Available data >>

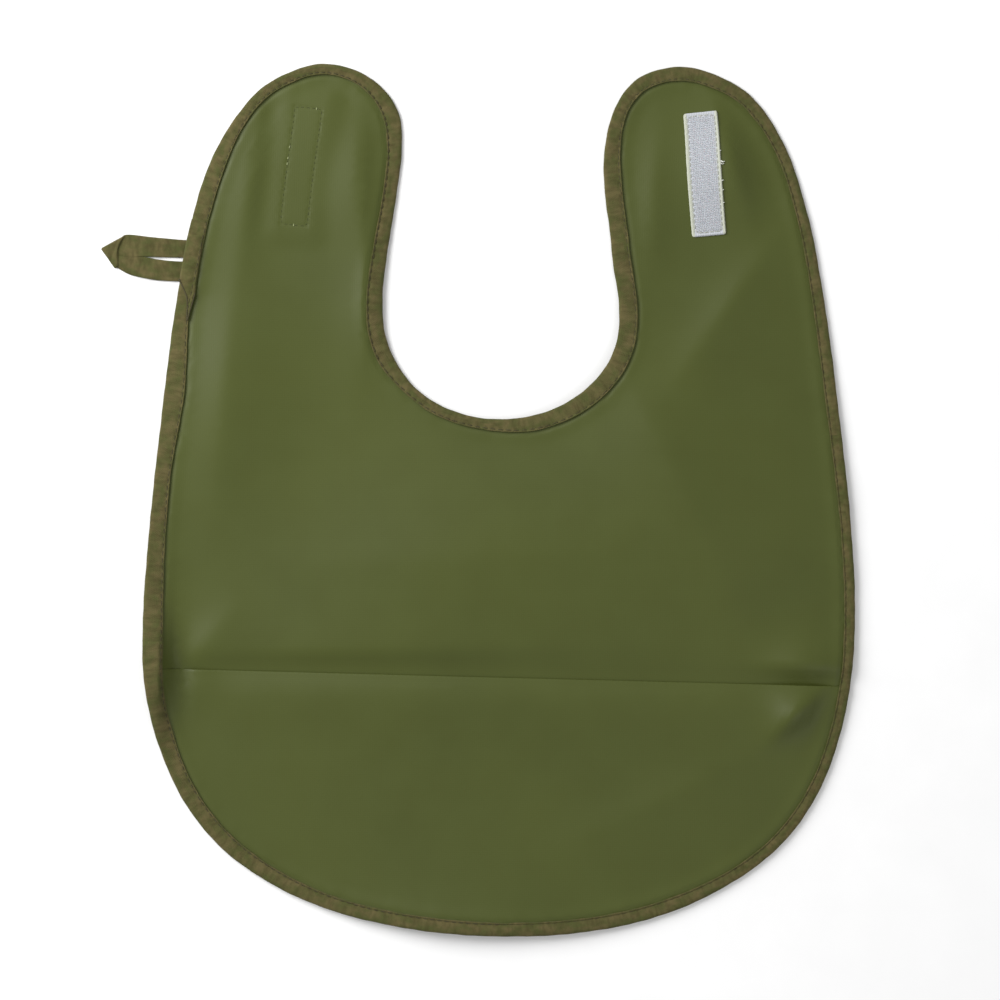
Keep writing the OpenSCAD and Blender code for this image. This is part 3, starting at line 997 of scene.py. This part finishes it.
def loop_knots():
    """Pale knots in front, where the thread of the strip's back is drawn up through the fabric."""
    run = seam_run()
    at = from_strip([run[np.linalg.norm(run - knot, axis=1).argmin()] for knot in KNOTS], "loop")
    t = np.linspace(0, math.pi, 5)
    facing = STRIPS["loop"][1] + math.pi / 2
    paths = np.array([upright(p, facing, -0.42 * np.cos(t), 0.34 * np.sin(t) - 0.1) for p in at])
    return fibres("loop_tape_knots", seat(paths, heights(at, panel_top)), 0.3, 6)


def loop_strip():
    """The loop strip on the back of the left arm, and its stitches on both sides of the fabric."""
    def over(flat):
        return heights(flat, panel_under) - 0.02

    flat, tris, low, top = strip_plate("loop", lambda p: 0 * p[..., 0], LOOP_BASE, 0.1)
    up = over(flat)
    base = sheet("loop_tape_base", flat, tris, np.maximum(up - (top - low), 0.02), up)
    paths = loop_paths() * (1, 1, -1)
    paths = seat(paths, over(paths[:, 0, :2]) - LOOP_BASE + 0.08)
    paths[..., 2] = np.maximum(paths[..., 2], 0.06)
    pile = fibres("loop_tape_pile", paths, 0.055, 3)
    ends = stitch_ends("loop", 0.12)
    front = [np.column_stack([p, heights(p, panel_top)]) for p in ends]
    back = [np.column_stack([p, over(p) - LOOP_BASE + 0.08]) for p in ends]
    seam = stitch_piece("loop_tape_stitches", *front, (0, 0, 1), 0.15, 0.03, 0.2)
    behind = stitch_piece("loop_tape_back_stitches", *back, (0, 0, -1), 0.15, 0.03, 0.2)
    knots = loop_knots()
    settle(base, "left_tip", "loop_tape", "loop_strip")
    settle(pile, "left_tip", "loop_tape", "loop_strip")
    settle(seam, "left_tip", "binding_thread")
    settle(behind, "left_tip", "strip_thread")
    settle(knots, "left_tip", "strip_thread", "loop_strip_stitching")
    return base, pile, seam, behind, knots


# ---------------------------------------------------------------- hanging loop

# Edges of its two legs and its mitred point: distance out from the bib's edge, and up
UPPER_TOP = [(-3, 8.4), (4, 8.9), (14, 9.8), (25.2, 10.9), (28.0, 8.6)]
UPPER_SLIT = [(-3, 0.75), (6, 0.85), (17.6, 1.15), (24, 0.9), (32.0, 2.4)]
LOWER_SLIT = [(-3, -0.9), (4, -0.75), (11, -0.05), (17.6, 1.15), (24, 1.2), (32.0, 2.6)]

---

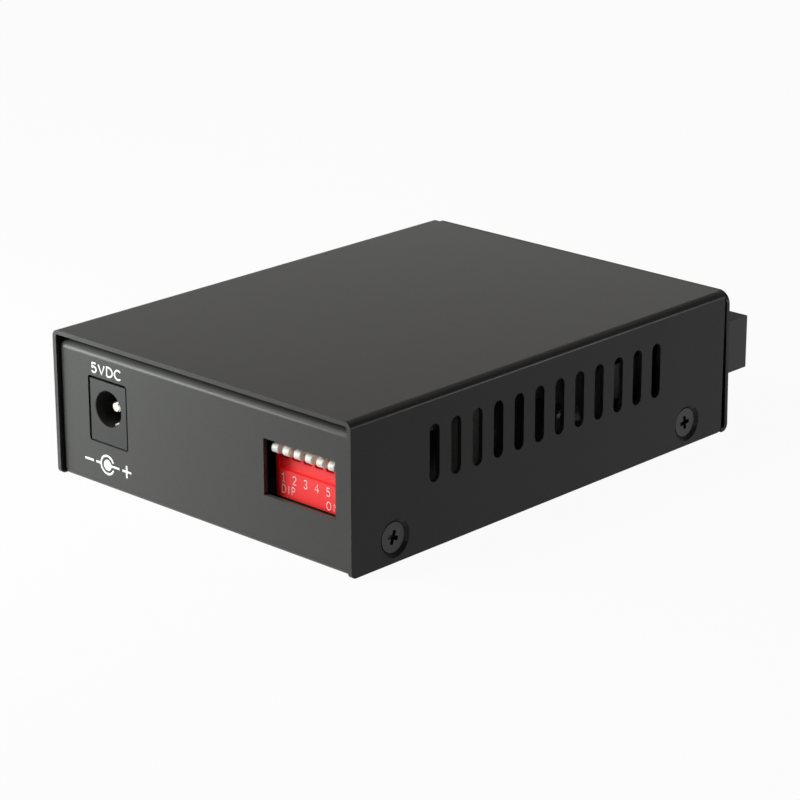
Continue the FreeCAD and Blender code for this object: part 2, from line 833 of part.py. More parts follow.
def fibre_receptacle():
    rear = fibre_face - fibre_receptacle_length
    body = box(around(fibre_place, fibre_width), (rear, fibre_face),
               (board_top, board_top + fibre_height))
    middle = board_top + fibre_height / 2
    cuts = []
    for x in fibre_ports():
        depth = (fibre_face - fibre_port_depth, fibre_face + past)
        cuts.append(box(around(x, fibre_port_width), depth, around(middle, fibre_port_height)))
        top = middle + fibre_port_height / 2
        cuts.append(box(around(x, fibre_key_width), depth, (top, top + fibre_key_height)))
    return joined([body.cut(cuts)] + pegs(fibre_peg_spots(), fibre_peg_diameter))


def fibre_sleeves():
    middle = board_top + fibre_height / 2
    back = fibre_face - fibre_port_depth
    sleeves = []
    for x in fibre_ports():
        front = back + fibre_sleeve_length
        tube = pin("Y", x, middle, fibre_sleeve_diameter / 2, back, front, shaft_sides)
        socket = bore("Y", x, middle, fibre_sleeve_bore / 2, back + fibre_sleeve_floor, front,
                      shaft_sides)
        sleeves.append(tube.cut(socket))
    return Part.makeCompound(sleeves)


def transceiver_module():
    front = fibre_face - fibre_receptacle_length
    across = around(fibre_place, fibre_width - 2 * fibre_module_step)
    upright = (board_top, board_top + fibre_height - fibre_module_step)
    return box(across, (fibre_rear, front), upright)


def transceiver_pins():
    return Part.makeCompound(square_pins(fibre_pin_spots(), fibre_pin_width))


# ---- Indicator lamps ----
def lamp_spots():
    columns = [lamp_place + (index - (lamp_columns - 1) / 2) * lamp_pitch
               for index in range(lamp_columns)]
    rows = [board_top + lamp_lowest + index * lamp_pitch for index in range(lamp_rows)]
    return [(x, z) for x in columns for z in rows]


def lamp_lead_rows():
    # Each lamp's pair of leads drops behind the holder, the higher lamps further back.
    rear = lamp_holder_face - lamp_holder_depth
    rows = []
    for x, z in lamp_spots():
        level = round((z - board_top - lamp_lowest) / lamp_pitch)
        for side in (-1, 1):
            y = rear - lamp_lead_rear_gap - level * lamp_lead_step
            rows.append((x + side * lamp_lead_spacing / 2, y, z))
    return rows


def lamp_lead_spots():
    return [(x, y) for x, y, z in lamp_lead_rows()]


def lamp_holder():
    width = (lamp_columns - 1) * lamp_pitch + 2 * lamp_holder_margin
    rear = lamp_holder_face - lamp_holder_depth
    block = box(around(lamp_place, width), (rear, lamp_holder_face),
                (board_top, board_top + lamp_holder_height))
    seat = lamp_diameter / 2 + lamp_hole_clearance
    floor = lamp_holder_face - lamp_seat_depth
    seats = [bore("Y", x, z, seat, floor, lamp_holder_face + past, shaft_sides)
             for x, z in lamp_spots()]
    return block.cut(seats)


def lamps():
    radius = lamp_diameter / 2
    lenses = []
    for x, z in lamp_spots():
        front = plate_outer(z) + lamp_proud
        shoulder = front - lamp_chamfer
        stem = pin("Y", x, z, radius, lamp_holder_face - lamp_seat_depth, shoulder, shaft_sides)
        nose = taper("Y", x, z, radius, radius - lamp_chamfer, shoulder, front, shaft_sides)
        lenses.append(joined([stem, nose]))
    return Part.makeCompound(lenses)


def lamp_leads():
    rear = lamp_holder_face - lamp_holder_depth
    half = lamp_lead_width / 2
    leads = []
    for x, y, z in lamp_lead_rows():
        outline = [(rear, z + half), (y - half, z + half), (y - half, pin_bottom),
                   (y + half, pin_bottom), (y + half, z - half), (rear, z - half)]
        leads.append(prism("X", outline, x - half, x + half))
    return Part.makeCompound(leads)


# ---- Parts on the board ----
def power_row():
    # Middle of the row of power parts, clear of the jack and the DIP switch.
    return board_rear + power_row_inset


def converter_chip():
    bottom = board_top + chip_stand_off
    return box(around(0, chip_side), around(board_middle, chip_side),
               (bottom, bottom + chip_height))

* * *

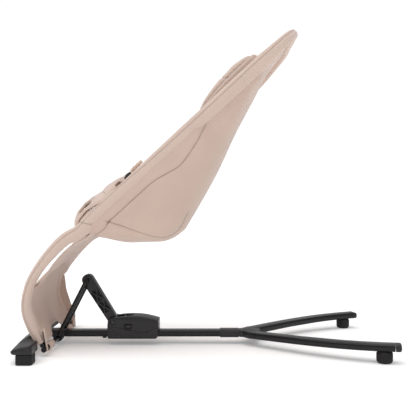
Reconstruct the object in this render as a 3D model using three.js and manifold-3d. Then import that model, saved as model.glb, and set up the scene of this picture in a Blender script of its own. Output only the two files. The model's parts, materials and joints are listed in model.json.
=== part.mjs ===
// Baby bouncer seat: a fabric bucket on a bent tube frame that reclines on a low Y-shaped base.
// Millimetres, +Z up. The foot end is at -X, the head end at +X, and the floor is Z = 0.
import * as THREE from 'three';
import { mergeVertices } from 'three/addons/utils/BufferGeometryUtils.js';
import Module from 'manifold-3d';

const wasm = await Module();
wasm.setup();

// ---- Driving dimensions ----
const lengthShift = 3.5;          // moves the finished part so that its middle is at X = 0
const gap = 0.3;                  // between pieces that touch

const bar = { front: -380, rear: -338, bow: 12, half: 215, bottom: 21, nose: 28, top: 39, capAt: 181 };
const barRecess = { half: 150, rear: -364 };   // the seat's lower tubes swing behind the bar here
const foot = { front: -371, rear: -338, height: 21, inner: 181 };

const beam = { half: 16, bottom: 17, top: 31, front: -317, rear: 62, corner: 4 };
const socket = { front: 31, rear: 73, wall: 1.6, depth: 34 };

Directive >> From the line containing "Continue the FreeCAD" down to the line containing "return [(x, z)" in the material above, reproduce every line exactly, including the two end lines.

Written response >>
Continue the FreeCAD and Blender code for this object: part 2, from line 833 of part.py. More parts follow.
def fibre_receptacle():
    rear = fibre_face - fibre_receptacle_length
    body = box(around(fibre_place, fibre_width), (rear, fibre_face),
               (board_top, board_top + fibre_height))
    middle = board_top + fibre_height / 2
    cuts = []
    for x in fibre_ports():
        depth = (fibre_face - fibre_port_depth, fibre_face + past)
        cuts.append(box(around(x, fibre_port_width), depth, around(middle, fibre_port_height)))
        top = middle + fibre_port_height / 2
        cuts.append(box(around(x, fibre_key_width), depth, (top, top + fibre_key_height)))
    return joined([body.cut(cuts)] + pegs(fibre_peg_spots(), fibre_peg_diameter))


def fibre_sleeves():
    middle = board_top + fibre_height / 2
    back = fibre_face - fibre_port_depth
    sleeves = []
    for x in fibre_ports():
        front = back + fibre_sleeve_length
        tube = pin("Y", x, middle, fibre_sleeve_diameter / 2, back, front, shaft_sides)
        socket = bore("Y", x, middle, fibre_sleeve_bore / 2, back + fibre_sleeve_floor, front,
                      shaft_sides)
        sleeves.append(tube.cut(socket))
    return Part.makeCompound(sleeves)


def transceiver_module():
    front = fibre_face - fibre_receptacle_length
    across = around(fibre_place, fibre_width - 2 * fibre_module_step)
    upright = (board_top, board_top + fibre_height - fibre_module_step)
    return box(across, (fibre_rear, front), upright)


def transceiver_pins():
    return Part.makeCompound(square_pins(fibre_pin_spots(), fibre_pin_width))


# ---- Indicator lamps ----
def lamp_spots():
    columns = [lamp_place + (index - (lamp_columns - 1) / 2) * lamp_pitch
               for index in range(lamp_columns)]
    rows = [board_top + lamp_lowest + index * lamp_pitch for index in range(lamp_rows)]
    return [(x, z) for x in columns for z in rows]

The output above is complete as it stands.